買い取りのための費用増加分は、電気の利用者全員の料金を少し上げることで賄います。この制度で太陽光発電パネル購入の採算性が改善され、再生可能エネルギーの導入促進が期待できます。
先に同様の制度を採用したドイツでは、太陽光発電パネルの導入量が大きく増大し、日本を追い抜いて世界一になりました(2005年以降)。現在、各国で同様の取り組みがなされています。
しかし、制度を作ったからといって成功するとは限りません。ドイツでは3段階で制度改革をする手間をかけ、国民の理解と行動を促しました。周到な準備と臨機応変な対応が、世界一の獲得につながったと言われています。
日本での制度設計の詳細はまだ、正式に決定していません。買い取り価格や期間、費用負担のあり方などで、本当に生活者が魅力を感じるメニューなのかは、これから大いに議論していくべきです。当然、さまざまな利害得失はあるでしょう。

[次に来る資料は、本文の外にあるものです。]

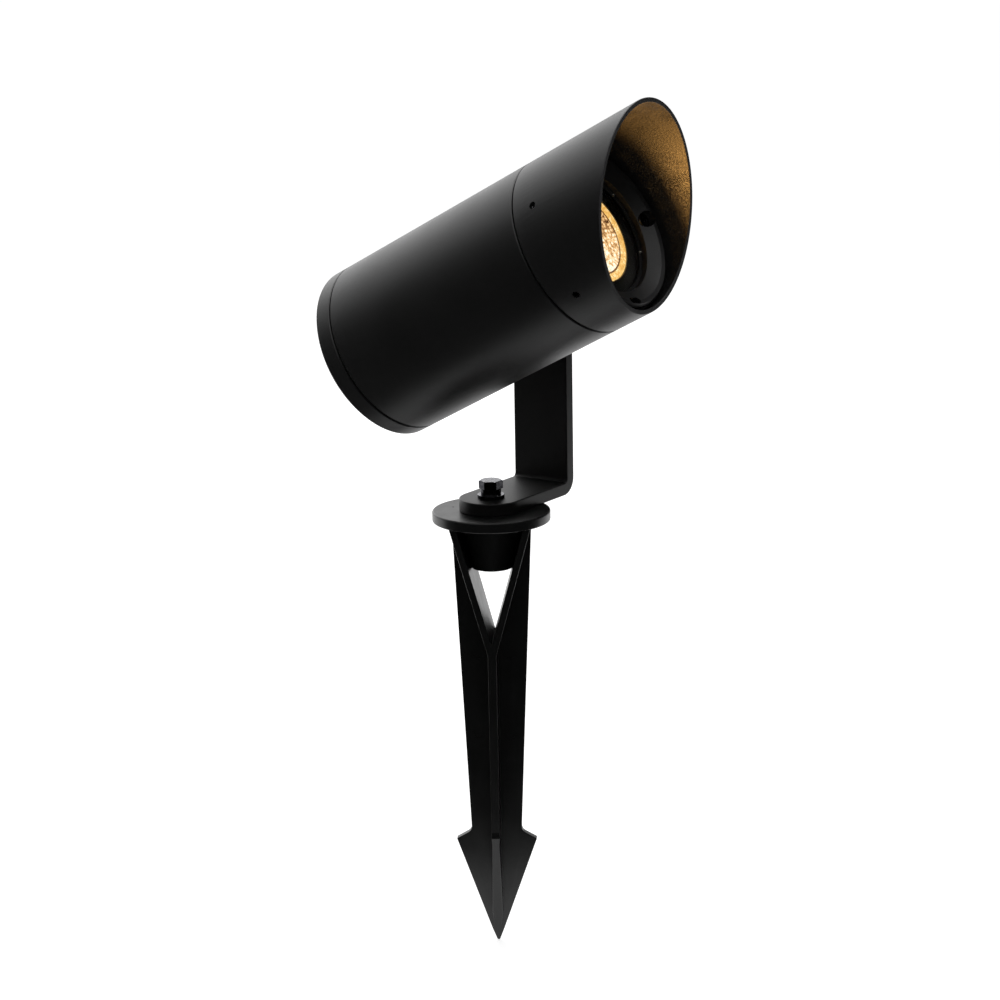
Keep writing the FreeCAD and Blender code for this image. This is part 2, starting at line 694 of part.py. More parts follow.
def make_tilt_bolt_stack():
    """The pivot bolt goes in from outside the bar. The XZ plane's normal points to -Y."""
    bolt = head_body("tilt_bolt")
    make_hexagon_bolt(bolt, "XZ_Plane", TILT_HEAD_SEAT, D.tilt_bolt_length, -1)
    chamfer_hexagon(bolt, TILT_HEAD_SEAT, upright=False)
    spring = head_body("tilt_spring_washer")
    make_washer(
        spring, "XZ_Plane", TILT_SPRING_SEAT, -1,
        D.spring_radius, D.spring_bore, D.spring_thickness, D.spring_slit,
    )
    washer = head_body("tilt_flat_washer")
    make_washer(
        washer, "XZ_Plane", ARM_OUTSIDE, -1,
        D.washer_radius, D.washer_bore, D.washer_thickness,
    )
    spacer = head_body("friction_washer")
    make_washer(
        spacer, "XZ_Plane", SPOTFACE, -1,
        D.spacer_radius, D.washer_bore, D.spacer_thickness,
    )


# ---------------------------------------------------------------- bracket


def make_bracket():
    """Flat bar bent once: a foot under the head and an arm up its far side."""
    body = new_body("bracket")
    place(body)
    half = D.bar_width / 2

    foot = sketch_on(body, "XY_Plane", "foot", D.flange_thickness)
    add_outline(foot, [(-half, 0), (half, 0), (half, ARM_OUTSIDE), (-half, ARM_OUTSIDE)])
    pad(foot, D.bar_thickness)
    foot_end = sketch_on(body, "XY_Plane", "foot_end", D.flange_thickness)
    add_circle(foot_end, 0, 0, half)
    pad(foot_end, D.bar_thickness)

    arm = sketch_on(body, "XZ_Plane", "arm", -ARM_INSIDE)
    low = D.flange_thickness
    high = D.pivot_height
    add_outline(arm, [(-half, low), (half, low), (half, high), (-half, high)])
    pad(arm, D.bar_thickness, backward=True)
    arm_end = sketch_on(body, "XZ_Plane", "arm_end", -ARM_INSIDE)
    add_circle(arm_end, 0, high, half)
    pad(arm_end, D.bar_thickness, backward=True)

    base_hole = sketch_on(body, "XY_Plane", "base_hole", D.flange_thickness)
    add_circle(base_hole, 0, 0, D.bolt_radius + D.hinge_gap)
    pocket(base_hole, D.bar_thickness, forward=True)
    tilt_hole = sketch_on(body, "XZ_Plane", "tilt_hole", -ARM_INSIDE)
    add_circle(tilt_hole, 0, high, D.bolt_radius + D.hinge_gap)
    pocket(tilt_hole, D.bar_thickness)

    def bend(across, up):
        def chosen(edge):
            middle = edge.CenterOfMass
            return is_straight(edge) and close_to(middle.y, across) and close_to(middle.z, up)

        return chosen

    def long_edge(edge):
        if is_straight(edge):
            along_bend = close_to(abs(edge.tangentAt(edge.FirstParameter).x), 1)
            return edge.Length > D.bar_thickness.value * 2 and not along_bend
        return not is_round(edge, D.bolt_radius + D.hinge_gap)

    round_edges(body, D.bend_outside, bend(ARM_OUTSIDE, D.flange_thickness))
    round_edges(body, D.bend_inside, bend(ARM_INSIDE, FOOT_TOP))
    round_edges(body, D.bar_edge, long_edge)
    return body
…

当然、それを乗り越え、本当に次世代の生活像が展望でき、世界に胸を張って紹介できるような実効ある制度にしなければなりません。
得になる仕組み=実利は非常に大きなインパクトがあります。しかし、エネルギーや環境に対する生活者の意識の高まりが基盤にあってこそ、それが一層社会に受容され、影響力と意味のあるものになります。そのような社会づくりにも並行して取り組んでいかなければなりません。制度変更は、あるべき社会の実現に取り組んでいくための“きっかけ”あるいは“チャンス”なのです。